Dataset excerpt:
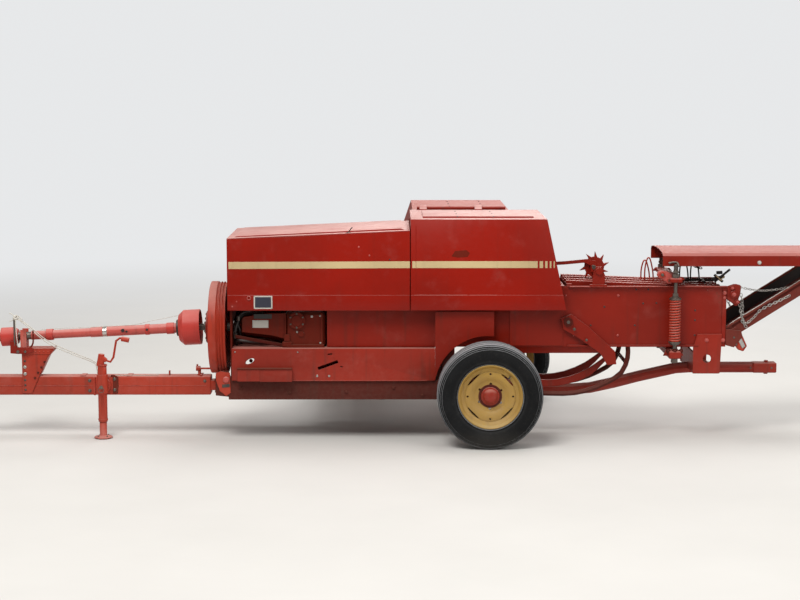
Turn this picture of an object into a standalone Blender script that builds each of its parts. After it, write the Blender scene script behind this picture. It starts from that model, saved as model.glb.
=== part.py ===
"""Small square baler, towed, parked on its drawbar jack.

X runs rearwards from the left wheel's axle, -Y is the baler's left side and +Z is up.
Everything hangs on one empty, which sets the model's origin on the ground below its middle.
"""
import math

import bmesh
import bpy
from mathutils import Matrix, Vector

# Clearances
GAP = 0.0003
RUN_GAP = 0.0006
SHEET = 0.004
PANEL_GAP = 0.0055
PLATE = 0.006
TWELFTH = math.cos(math.pi / 12)

# Bale case
CASE_HALF = 0.245
CASE_Z0 = 0.616
CASE_Z1 = 1.018
CASE_DECK = 1.016
CASE_X0 = -1.055
CASE_X1 = 1.557
CASE_TOP_X1 = 0.500
CASE_FLANGE = 0.034
FEED_X0 = -0.470
FEED_X1 = 0.060
FEED_Z0 = 0.690
FEED_Z1 = 0.980

# Chassis
RAIL_X0 = -1.700
RAIL_X1 = 0.100
RAIL_Z0 = 0.273
RAIL_H = 0.125
RAIL_Y = 0.245
RAIL_W = 0.080
BOX_HALF = 0.300
BOX_X0 = -1.676
BOX_Z1 = 0.612

# Wheels
L_TYRE_R = 0.343
BOX_X1 = -(L_TYRE_R + 0.005)
L_TYRE_W = 0.235
L_WHEEL_Y = -0.500
L_RIM_R = 0.208
R_TYRE_R = 0.310
R_TYRE_W = 0.180
R_WHEEL_X = 0.226
R_WHEEL_Y = 1.220
R_RIM_R = 0.188
SPINDLE_R = 0.024
AXLE_SIDE = 0.076
WHEEL_STEPS = 24

# Flywheel and driveline
DRIVE_Y = -0.080
DRIVE_Z = 0.725
FLY_R = 0.305
FLY_X0 = -1.825
FLY_W = 0.113
JOINT_X = -1.930
JOINT_BALL_R = 0.014
SHIELD_TILT = 2.97
SHIELD_R = 0.033
YOKE_START = 1.095
YOKE_R = 0.026
BELL_R = 0.117

# Tongue
TONGUE_PIVOT_X = -1.760
TONGUE_X0 = -3.300
TONGUE_X1 = -1.832
TONGUE_W = 0.100
TONGUE_Z0 = 0.276
TONGUE_H = 0.126
TONGUE_PIN_R = 0.020

# Jack
JACK_X = -2.540
JACK_Y = -0.200
JACK_R = 0.030
JACK_WALL = 0.005
JACK_Z0 = 0.112
JACK_Z1 = 0.490
JACK_LEG_TOP = 0.370
JACK_PIVOT_Z = 0.345
JACK_PIN_R = 0.018
FOOT_R = 0.062

# Hoods
HOOD_Y = -0.340
HOOD_Z0 = 0.869
HOOD_SPLIT_X = -0.508
HOOD_FAR_Y = 0.480
KNOT_Z1 = 1.461
KNOT_TOP_X1 = 0.373
KNOT_LOW_X1 = 0.503
FRONT_X0 = -1.697
FRONT_Z0 = 1.338
FRONT_Z1 = 1.390
TWINE_FAR_Y = 0.440
LID_T = 0.005
RAIL_ROD_R = 0.012

# Feeder housing and pickup
HOUSE_X0 = -0.490
HOUSE_X1 = 0.174
HOUSE_Y1 = 1.430
HOUSE_Z0 = 0.660
PICK_Y0 = 0.380
PICK_Y1 = 1.840
PICK_PIVOT_X = -0.620
PICK_PIVOT_Z = 0.600
REEL_X = -0.900
REEL_Z = 0.400
REEL_TINE_R = 0.270
BAND_R = 0.205
BAND_PITCH = 0.180
GAUGE_X = -1.000
GAUGE_Z = 0.320
GAUGE_R = 0.190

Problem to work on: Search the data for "model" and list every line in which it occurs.

Written answer:
Turn this picture of an object into a standalone Blender script that builds each of its parts. After it, write the Blender scene script behind this picture. It starts from that model, saved as model.glb.
Everything hangs on one empty, which sets the model's origin on the ground below its middle.